Can I get business funding with a credit score below 500?

Yes, several options exist. Invoice factoring doesn’t check your credit at all—only your customer’s creditworthiness matters. SBA microloans through CDFIs sometimes approve scores as low as 500, and equipment financing uses the equipment as collateral, reducing credit requirements. Your best bet is starting with these no-credit-check or flexible-credit alternatives.

How long does it take to get approved for MCA alternatives?

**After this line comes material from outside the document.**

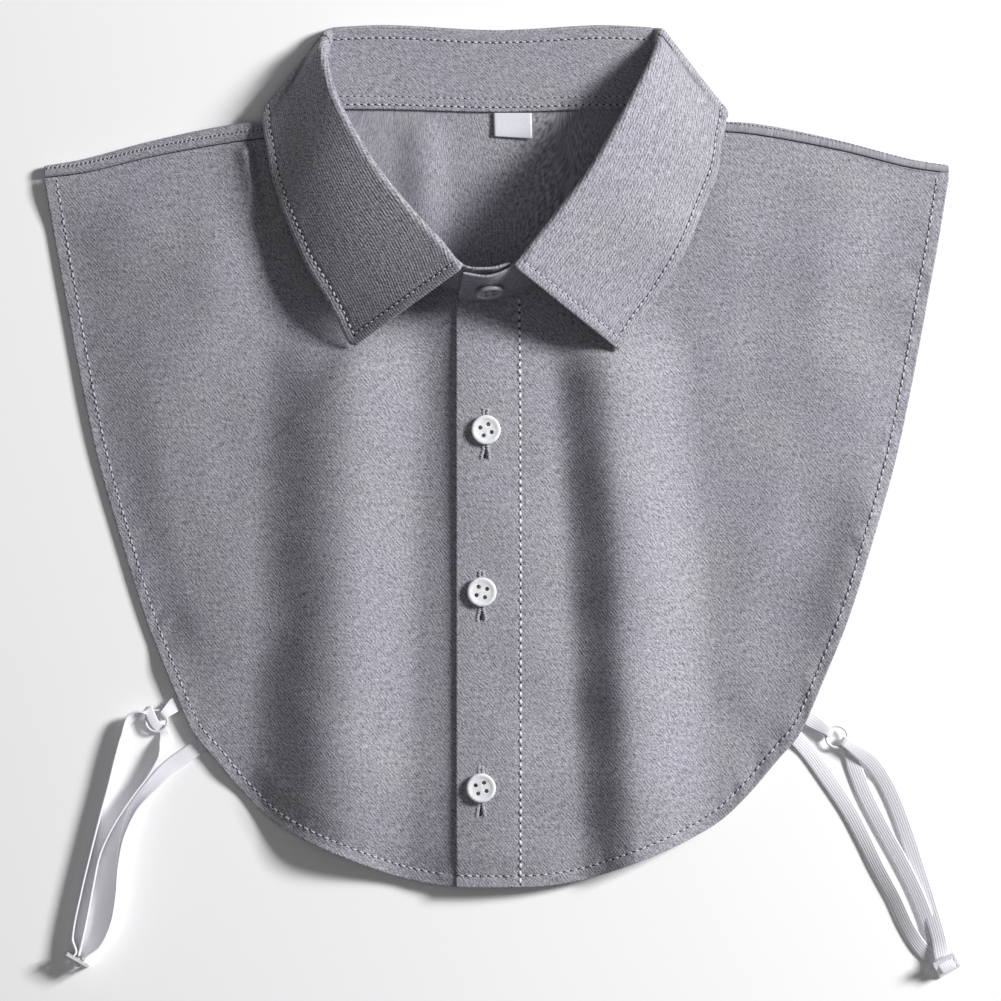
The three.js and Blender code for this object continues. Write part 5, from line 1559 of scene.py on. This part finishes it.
def declare(piece, key, finish, node):
    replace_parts(wear(piece, finish), node)
    rows = [wear(row, row["finish"]) for row in stitch_rows.get(key, [])]
    print(f"{piece.name} stands for {node}, with {len(rows)} pieces of stitching")


declare(front_right, "front_right", "cloth", "front_panel_right")
declare(front_left, "front_left", "cloth", "front_panel_left")
declare(back, "back", "cloth", "back_panel")
declare(stand, "stand", "cloth", "collar_stand")
declare(leaf, "leaf", "leaf cloth", "collar_leaf")
declare(label, "label", "label", "size_label")

# %% [markdown]
# ## Floor
# The floor is one large pale face, 0.3 mm under the plane that the part rests on. It is
# dull, so it shows the soft shadows of hem and straps and no shine of its own.

# %% Floor
floor_mesh = bpy.data.meshes.new("floor")
floor_mesh.from_pydata([(-3, -3, -0.0003), (3, -3, -0.0003), (3, 3, -0.0003), (-3, 3, -0.0003)],
                       [], [[0, 1, 2, 3]])
floor = bpy.data.objects.new("floor", floor_mesh)
bpy.context.scene.collection.objects.link(floor)
paper = Shader("pale_floor")
floor_mesh.materials.append(paper.finish(Base_Color=(0.97, 0.97, 0.975, 1.0), Roughness=0.9))
print("floor at", round(floor_mesh.vertices[0].co.z / MM, 2), "mm")

# %% [markdown]
# ## Light
# One soft lamp stands low at the right, near enough that the left side gets less of it, so
# every fold has a bright and a dark slope. A weak lamp overhead and a faint sky fill the
# shadows.

# %% Light
middle = Vector(((1.62 + shift[0]) * MM, (156.9 + shift[1]) * MM, 0.008))


def lamp(name, place, size, power):
    light = bpy.data.lights.new(name, "AREA")
    light.shape, light.size, light.energy = "SQUARE", size, power
    thing = bpy.data.objects.new(name, light)
    bpy.context.scene.collection.objects.link(thing)
    thing.location = middle + Vector(place)
    thing.rotation_euler = (-Vector(place)).to_track_quat("-Z", "Y").to_euler()


KEY_POWER, FILL_POWER, SKY_STRENGTH = 92.0, 3.6, 0.085
lamp("key", (1.93, 0.77, 1.32), 0.60, KEY_POWER)
lamp("fill", (-0.3, -0.2, 1.9), 1.6, FILL_POWER)
world = bpy.data.worlds.new("studio")
bpy.context.scene.world = world
world.use_nodes = True
world.node_tree.nodes["Background"].inputs["Color"].default_value = (0.98, 0.98, 1.0, 1.0)
world.node_tree.nodes["Background"].inputs["Strength"].default_value = SKY_STRENGTH
bpy.context.scene.view_settings.view_transform = "Standard"
print("light in watts: key", KEY_POWER, "fill", FILL_POWER, "- sky strength", SKY_STRENGTH)

# %% [markdown]
# ## Camera
# The camera looks straight down from far away with a long lens, so that the edges of the
# cloth don't lean away from it.

# %% Camera
VIEW_WIDTH, VIEW_DISTANCE = 0.4054, 3.0
camera = bpy.data.cameras.new("camera")
camera.sensor_width = 36.0
camera.lens = 36.0 * VIEW_DISTANCE / VIEW_WIDTH
camera.clip_end = 20.0
viewer = bpy.data.objects.new("camera", camera)
bpy.context.scene.collection.objects.link(viewer)
viewer.location = middle + Vector((0, 0, VIEW_DISTANCE))
bpy.context.scene.camera = viewer
print("lens, mm:", round(camera.lens, 1))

Approval times vary by option. Invoice factoring approves within 24-48 hours. Online term loans and business lines of credit take 2-5 business days. SBA microloans require 2-6 weeks for full approval and funding. Equipment financing falls in the middle at 3-7 days. If you need money today, invoice factoring or online loans work fastest.

Are merchant cash advances ever a good idea?

MCAs make sense only in rare emergency situations where every other option fails and you need cash within 24 hours. Even then, use the smallest amount possible and repay quickly. For 99% of business situations, one of the alternatives above will save you thousands in fees while giving you more manageable repayment terms.

Will these alternatives hurt my personal credit score?

Most business funding options separate from personal credit, though lenders typically check personal credit during application (soft or hard pull). Making timely payments doesn’t directly improve personal credit, but defaulting can hurt it if you signed a personal guarantee. The good news? Responsible repayment builds business credit, which eventually reduces reliance on personal credit for funding.

Can I qualify for multiple funding sources simultaneously?

Yes, but be strategic. Lenders evaluate your debt-to-income ratio, so too much outstanding debt hurts approval chances. A common approach: secure a business line of credit for ongoing needs, then add invoice factoring or equipment financing for specific purposes. Just ensure total monthly payments stay below 30% of your monthly revenue for healthy cash flow.